The dust may have settled from California's Aug. 24 earthquake, but Napa Valley’s wine industry is still calculating the cost, with early estimates running beyond $80 million. In the weeks that followed the 6.0 magnitude quake (downgraded from 6.1), wineries labored to clean up just as harvest was moving into high gear, all the while dealing with damaged tanks, fractured walls and fewer oak barrels than anticipated. As crush winds down, the financial impact has begun coming into focus.
Surveying nearly half of Napa’s wine industry in early September, Silicon Valley Bank estimated that businesses suffered $80 million in damages, but cautioned that their appraisal was “conservative.” The bank's wine division, based in St.
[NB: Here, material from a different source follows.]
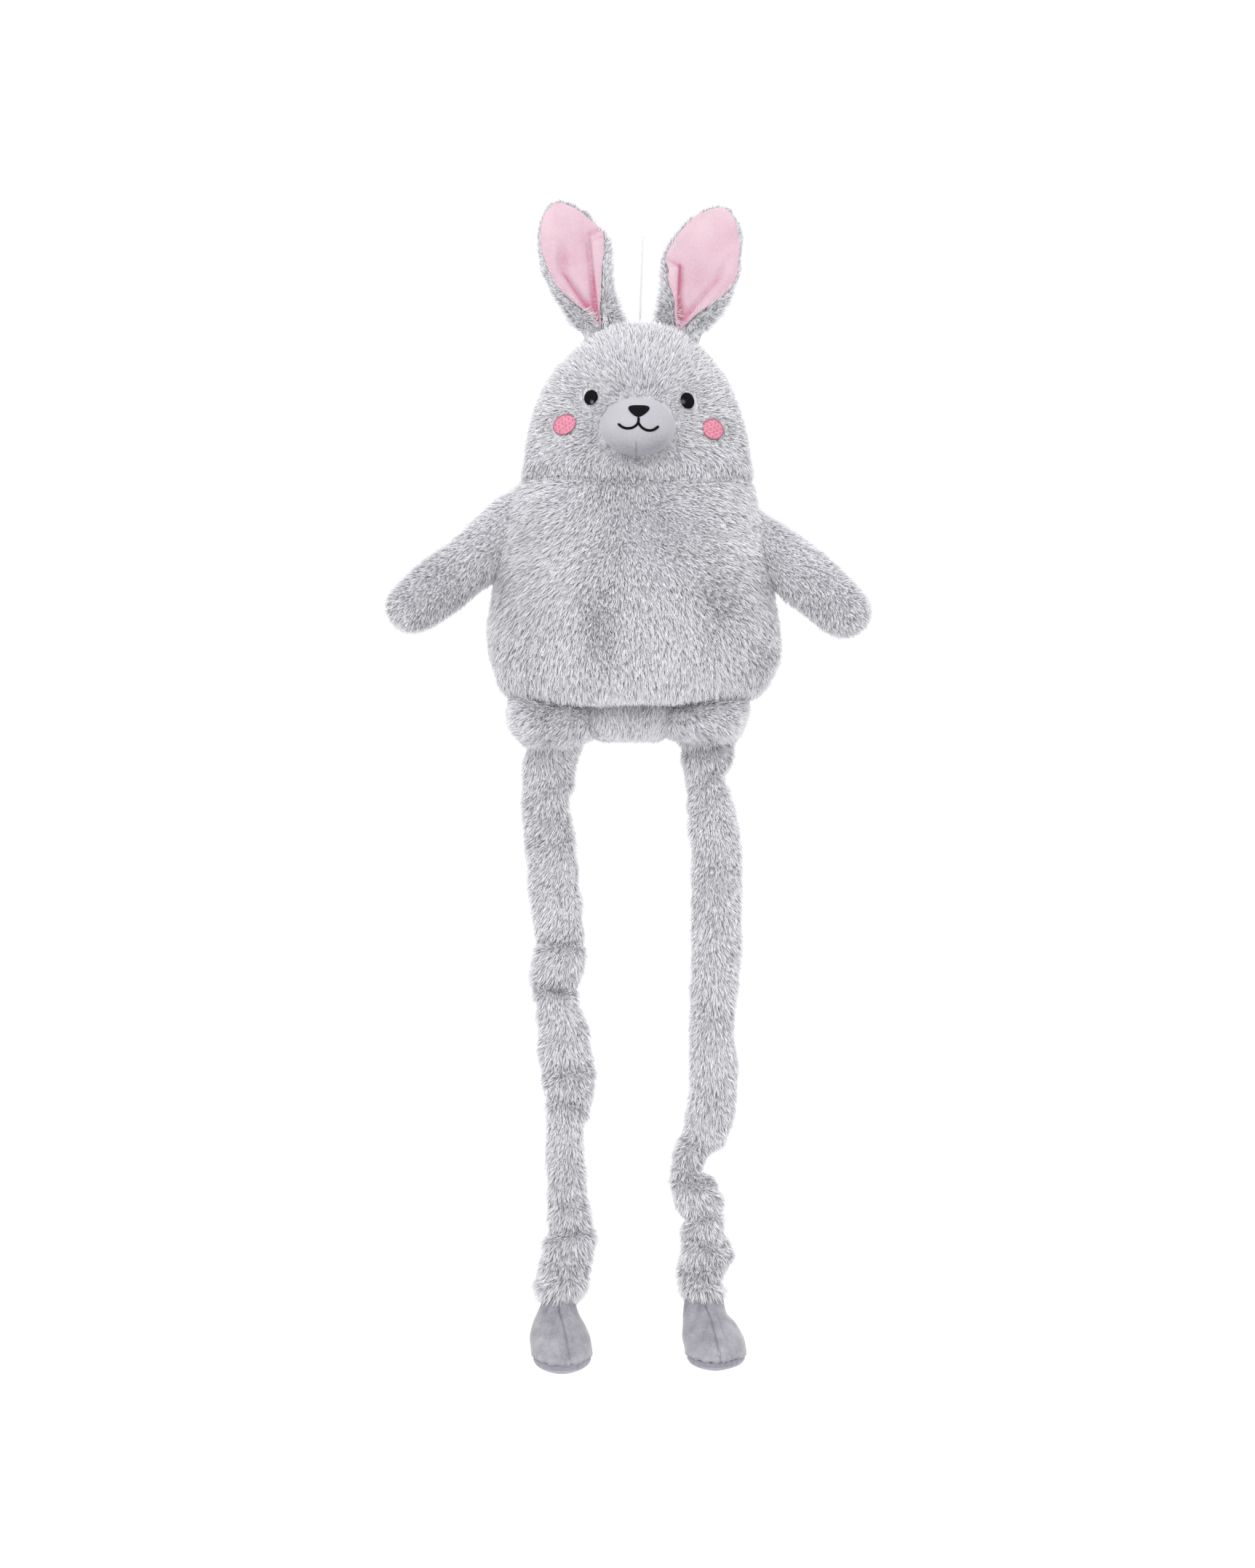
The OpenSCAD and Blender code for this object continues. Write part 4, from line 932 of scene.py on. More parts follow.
# ---------------------------------------------------------------- legs
# [z, middle x, half width, half depth]
LEG_L = [[-505, -92, 38, 26], [-512, -92, 34, 24], [-520, -91, 30, 20], [-528, -93, 28, 17], [-538, -96, 27.5, 16], [-549, -97, 27.5, 15], [-563, -98, 27, 15], [-576, -99, 26, 15], [-590, -98, 26, 15], [-603, -97, 27, 14], [-616, -96, 27.5, 15],
         [-630, -94, 27, 15], [-643, -92, 27.5, 15], [-656, -92, 28, 16], [-669, -90, 27.5, 15], [-683, -88, 27, 15], [-696, -87, 26.5, 15], [-708, -86, 26.5, 15], [-717, -85, 25.5, 15], [-722, -85, 24.5, 14], [-727, -85, 25.5, 15],
         [-737, -86, 27.5, 17], [-750, -88, 27.5, 17], [-759, -90, 25.5, 15], [-764, -91, 24, 13], [-770, -90, 23, 14], [-780, -88, 23, 15], [-789, -86, 24.5, 15], [-802, -83, 26.5, 16], [-815, -81, 27, 16], [-829, -79, 28.5, 17],
         [-840, -77, 29.5, 17], [-847, -76, 28.5, 16], [-855, -76, 28.5, 17], [-868, -75, 27, 16], [-880, -75, 25, 15], [-895, -78, 21.5, 14], [-909, -80, 20, 14], [-922, -80, 20.5, 15], [-935, -80, 21, 15], [-949, -79, 20.5, 15], [-962, -78, 20, 14],
         [-975, -78, 21.5, 15], [-989, -77, 22.5, 16], [-1002, -75, 24, 17], [-1010, -73, 24.5, 15], [-1018, -72, 25.5, 17], [-1028, -75, 27.5, 18], [-1042, -78, 27, 18], [-1053, -80, 26.5, 18], [-1062, -83, 26, 19], [-1070, -84, 25, 19], [-1077, -86, 22, 18], [-1081, -86.5, 18, 16]]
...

Helena, reported that 60 percent of the county’s wineries had some level of damage, and up to 25 percent sustained moderate-to-severe damage, resulting in damage to individual wineries that ranged from $50,000 to $8 million.
“I suspect those figures will go higher,” said Rob McMillan, executive vice president of the wine division. “Once everybody gets the contractors out there, the costs will likely go up.”
Aid so far is just trickling in. California Gov. Jerry Brown declared a state of emergency in the days after the quake, and on Sept. 11, Pres. Barack Obama declared Napa a federal disaster area, opening Washington coffers to local governments to fix streets, public structures, etc.